→ **Exercise brief**
Return all lines below containing the word "Blender".

→ **Stored data**
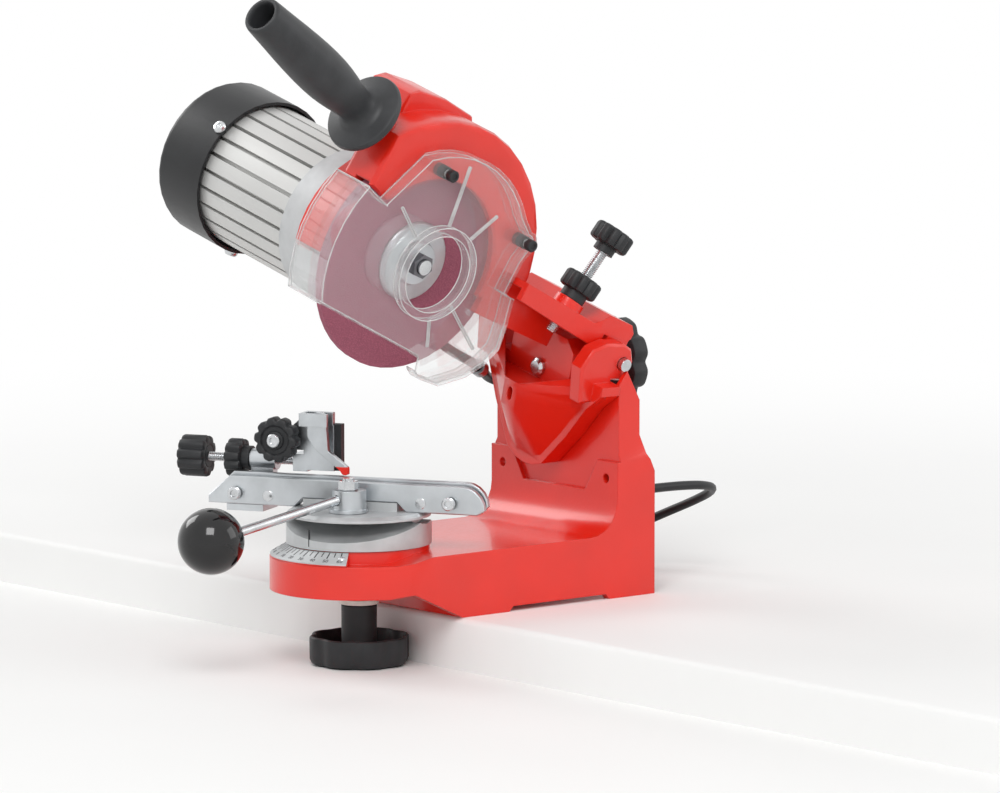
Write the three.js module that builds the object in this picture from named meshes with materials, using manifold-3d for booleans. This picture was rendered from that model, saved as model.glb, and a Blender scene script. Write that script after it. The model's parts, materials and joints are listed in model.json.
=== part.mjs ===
// Electric chainsaw sharpener, clamped to the edge of a bench. Millimetres, +Z up.
// +X points from the vise to the column, -Y to the operator's side with the wheel guard, +Y to the motor.
// The machine is drawn about the axis of its vise turntable. The finished group is shifted, so that the
// origin lies on the bench, under the middle of the front foot.
import * as THREE from 'three';
import { mergeVertices } from 'three/addons/utils/BufferGeometryUtils.js';
import { ConvexGeometry } from 'three/addons/geometries/ConvexGeometry.js';
import Module from 'manifold-3d';

const wasm = await Module();
wasm.setup();

// Clearances and facets
const gap = 0.3;
const overrun = 4;
const smallSides = 12;
const mediumSides = 20;
const largeSides = 36;
const wheelSides = 48;
const arcStep = 10;
const degree = Math.PI / 180;

// Base casting: round platform, neck with a hollow foot, column open at the back
const base = {
  halfWidth: 63.3, wall: 5.5, roof: 5,
  platformRadius: 57, platformBottom: 15.4, platformTop: 36.5,
  landWidth: 12, bossTop: 44.4, studBore: 6.3, hubRadius: 14, ribWidth: 4, ribBottom: 20,
  neckStart: -5, neckBottom: 18, footFront: 33.5, footWall: 12, footBack: 72, rimBottom: 3.3,
  heelFront: 156, backLow: 194.1, deckStart: 10, deckTop: 41, filletRadius: 22.5,
};
const platformBoss = base.platformRadius - base.landWidth;
const column = {
  ledgeFront: 162.5, wallFront: 165.5, wallThickness: 6, ledgeTop: 87.7, ledgeInner: 43,
  cutHalf: 31, cutBottom: 67.5, backHigh: 183, shoulderBottom: 80, shoulderTop: 104,
  wallTop: 133, upperHalf: 61, cheekPeakX: 172.8, cheekPeak: 145.8, cheekBack: 126.8, cheekWall: 3.6,
  holeRadius: 3, holeSide: 51.8, holeHeight: 76.5,
  ribSide: 24, ribThickness: 4, ribBottom: 36, ribTop: 125, ribBack: 183,
};

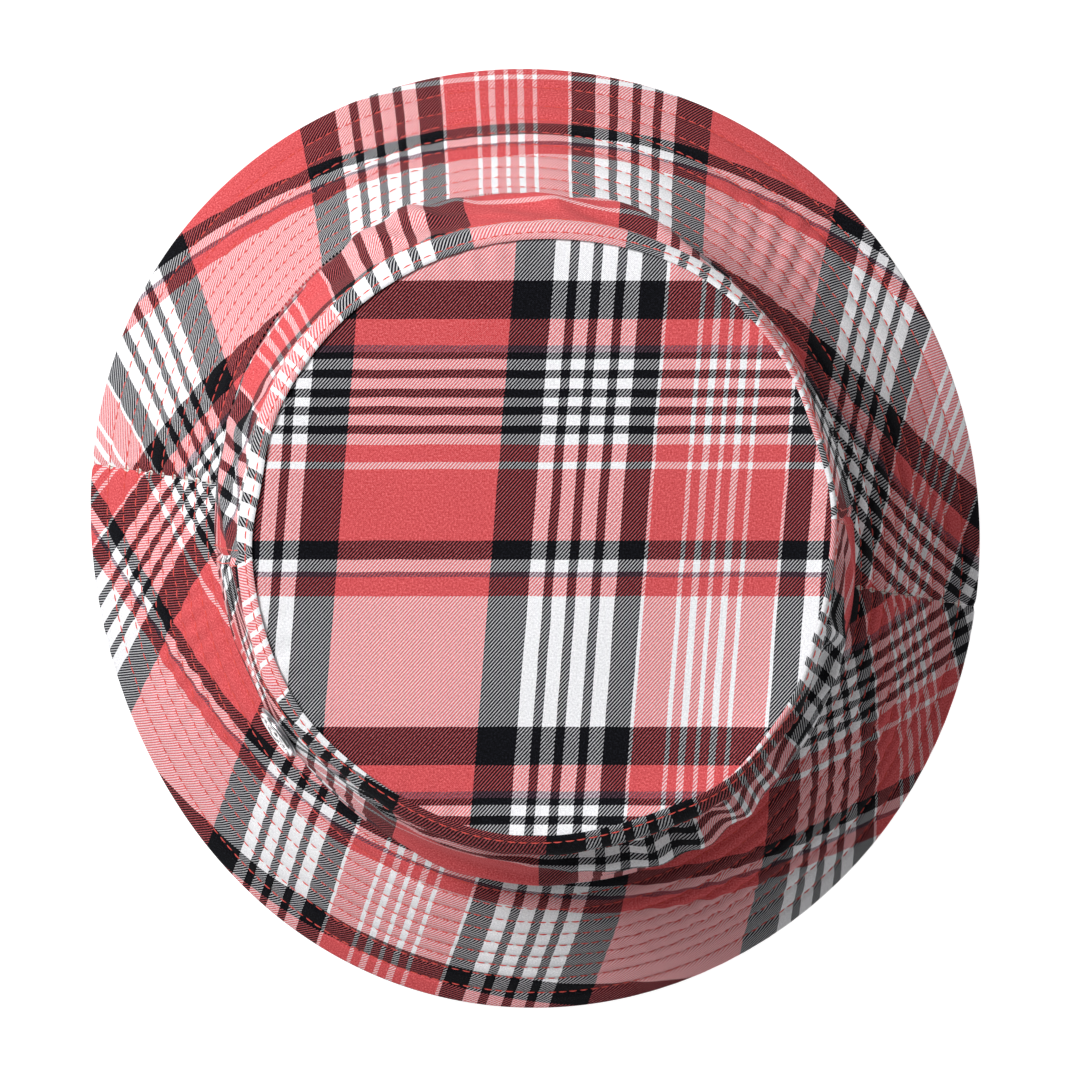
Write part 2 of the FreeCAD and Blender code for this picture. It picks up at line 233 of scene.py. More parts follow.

→ **Complete answer**
Write the three.js module that builds the object in this picture from named meshes with materials, using manifold-3d for booleans. This picture was rendered from that model, saved as model.glb, and a Blender scene script. Write that script after it. The model's parts, materials and joints are listed in model.json.
Write part 2 of the FreeCAD and Blender code for this picture. It picks up at line 233 of scene.py. More parts follow.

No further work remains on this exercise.